La terraza nos sitúa en la calle pero ya de un modo distinto. Del modo-salón al modo-polis. Entendemos perfectamente el ritmo del camarero y con comprensión nos amoldamos a su ir y venir; hemos curioseado y hasta cotilleado en la mesa de al lado y tras unas hipótesis hemos comprendido su situación. El que pasa por la calle ya no es tan extraño. Un señor tropieza, a alguien se le cae una bolsa. Nos levantamos. Nos sorprende nuestra solicitud. Queremos ayudar. La mirada se llena de simpatía y hasta de piedad -en los numerosos casos en que el prójimo la puede despertar-.

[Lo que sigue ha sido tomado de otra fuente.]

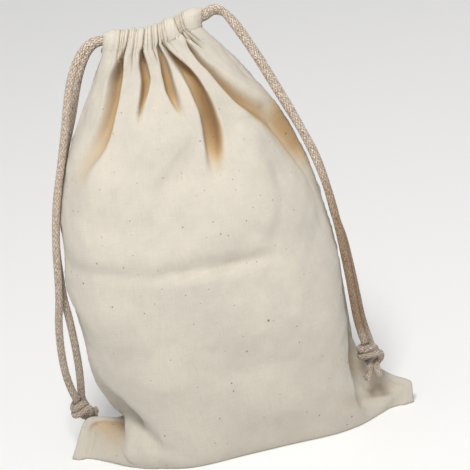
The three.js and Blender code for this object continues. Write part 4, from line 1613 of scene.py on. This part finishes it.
# The pleats of the casings: the place across, how far that drifts up the casing, the depth, half of the width
# in millimetres, and the cloth height it starts at
FRONT_PLEATS = Table(
    "u drift depth half low",
    (0.155, -0.004, 1.2, 1.2, 410), (0.198, -0.01, 3.6, 0.9, 402), (0.216, -0.004, 2.4, 0.7, 408),
    (0.234, 0.006, 4.2, 0.8, 404), (0.268, 0.012, 5.0, 1.1, 404), (0.338, 0.006, 3.2, 1.0, 404),
    (0.362, 0.004, 2.2, 0.7, 412), (0.425, 0, 5.2, 1.1, 404), (0.465, -0.014, 1.8, 0.9, 410),
    (0.503, -0.02, 4.6, 0.9, 402), (0.522, -0.014, 2.8, 0.7, 410), (0.56, -0.02, 5.2, 1.0, 404),
    (0.585, -0.022, 2.8, 0.7, 408), (0.606, -0.028, 4.4, 0.8, 404), (0.634, -0.034, 2.6, 1.0, 406),
    (0.748, -0.055, 4.8, 0.9, 400), (0.768, -0.05, 3.0, 0.7, 404), (0.788, -0.045, 4.0, 0.8, 400),
    (0.812, -0.038, 4.4, 0.9, 402),
)
# The place across, the lowest cloth height and the depth of each fold below the back casing
BACK_FOLDS = ((0.14, 320, 6), (0.27, 345, 8), (0.42, 315, 9), (0.55, 350, 7), (0.68, 325, 9), (0.84, 340, 7))
# Each of these also paints warm light and shade along its bottom
BACK_TROUGHS = [
    Trough(
        (low, u - 0.03, u + 0.03, 0, 14, 14, 0), (370, u - 0.02, u + 0.03, depth, 8, 4, 0),
        (405, u - 0.02, u + 0.02, depth + 1, 4, 1.8, 1), (420, u - 0.012, u + 0.012, depth - 1, 2, 1.6, 0.5),
        (434, u - 0.006, u + 0.006, 0, 1.4, 1.4, 0),
    )
    for u, low, depth in BACK_FOLDS
]
BACK_CREASES = [
    Crease(
        (0.1, 216, 0, 8, 5), (0.3, 219, 1.6, 8, 4), (0.5, 224, 1.1, 8, 4), (0.7, 220, 1.8, 8, 4),
        (0.9, 226, 0, 8, 5),
    ),
]
BACK_PLEATS = Table(
    "u drift depth half low",
    (0.14, 0.004, 3.4, 0.9, 424), (0.19, -0.01, 2.4, 0.9, 424), (0.27, 0.003, 4.0, 1.1, 420),
    (0.33, 0.01, 2.6, 0.9, 426), (0.42, 0, 3.8, 1.0, 424), (0.47, -0.01, 2.3, 0.8, 428),
    (0.55, 0.02, 4.0, 1.0, 422), (0.61, 0.01, 2.6, 0.8, 426), (0.68, 0.02, 3.8, 0.9, 420),
    (0.76, 0.02, 3.0, 0.9, 422), (0.84, 0.02, 3.6, 0.8, 420),
)


def main() -> None:
    """Builds the scene: the camera and the cords first, then the cloth, the floor and the light."""
    logging.basicConfig(level=logging.INFO, format="%(name)s: %(message)s")
    studio = Studio()
    studio.camera()
    braid = Braid(CordFinish().material())
    for drawcord in (LEFT_DRAWCORD, RIGHT_DRAWCORD):
        drawcord.build(braid)
    cotton = ClothFinish().material()
    panels = (
        Panel("front", -1, 0.42, FRONT_TROUGHS, FRONT_CREASES, FRONT_PLEATS, 11),
        Panel("back", 1, 0.5, BACK_TROUGHS, BACK_CREASES, BACK_PLEATS, 23),
    )
    sewing = Stitching(ThreadFinish().material())
    for panel in panels:
        made = panel.build(cotton)
        stitches = sewing.along(f"{panel.name}_casing_stitches", panel.stitch_line)
        declare(stitches)
        declare(made, f"panel_{panel.name}")
    studio.floor()
    studio.light()


if __name__ == "__main__":
    main()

Con las personas de las mesas cercanas se logra un vínculo pequeño pero apreciable. Si hay un perro o el niño estadístico, hay que hacerles la obligatoria carantoña y es fácil que se establezca ahí una comunicación. Se rompe el hielo ciudadano y esa cordialidad no se evapora, se queda flotando. No es la cordialidad puntual de cuando vamos de paso o en el ascensor. Aquí estamos sentados durante muchos minutos uno junto al otro, próximos y la simpatía se prolonga hasta la frontera de la conversación. Para el que es de natural seco, esa simpatía puede ser un poco embarazosa, difícil de manejar. Algo viscosa. Pero esa persona ya pasa a ser saludada, le desearemos sinceramente las buenas noches, y es posible que intercambiemos alguna opinión futbolística o existencial.
Lo que en la discoteca, bar o pub son miradas de potencial lujuria, en la terraza (siempre que sea de tipo familiar) pueden acabar siendo miradas de vecindad. ¡Se despierta un morbo vecinal!
Pienso que ese estado de ánimo existe, es real, y aunque fugaz tiene una consistencia homogénea, reconocible, que explica que sigan pasando por allí músicos o vendedoras de flores. Ellos, conocedores de la infinita ruindad del ser humano, saben que el ánimo allí a veces se reblandece, que se nos esponja un poco la voluntad.
La repetición de estas noches en las mismas terrazas imagino que crea vínculos sólidos que pueden acabar en amistad o torcerse hacia la reyerta. Para los ocasionales, nos permite descubrir en nosotros una veta dormida de simpatía hacia los demás, los extraños próximos. Como cuando de críos dábamos la paz en la Iglesia. Una especie de ligero comunitarismo a lo Ned Flanders.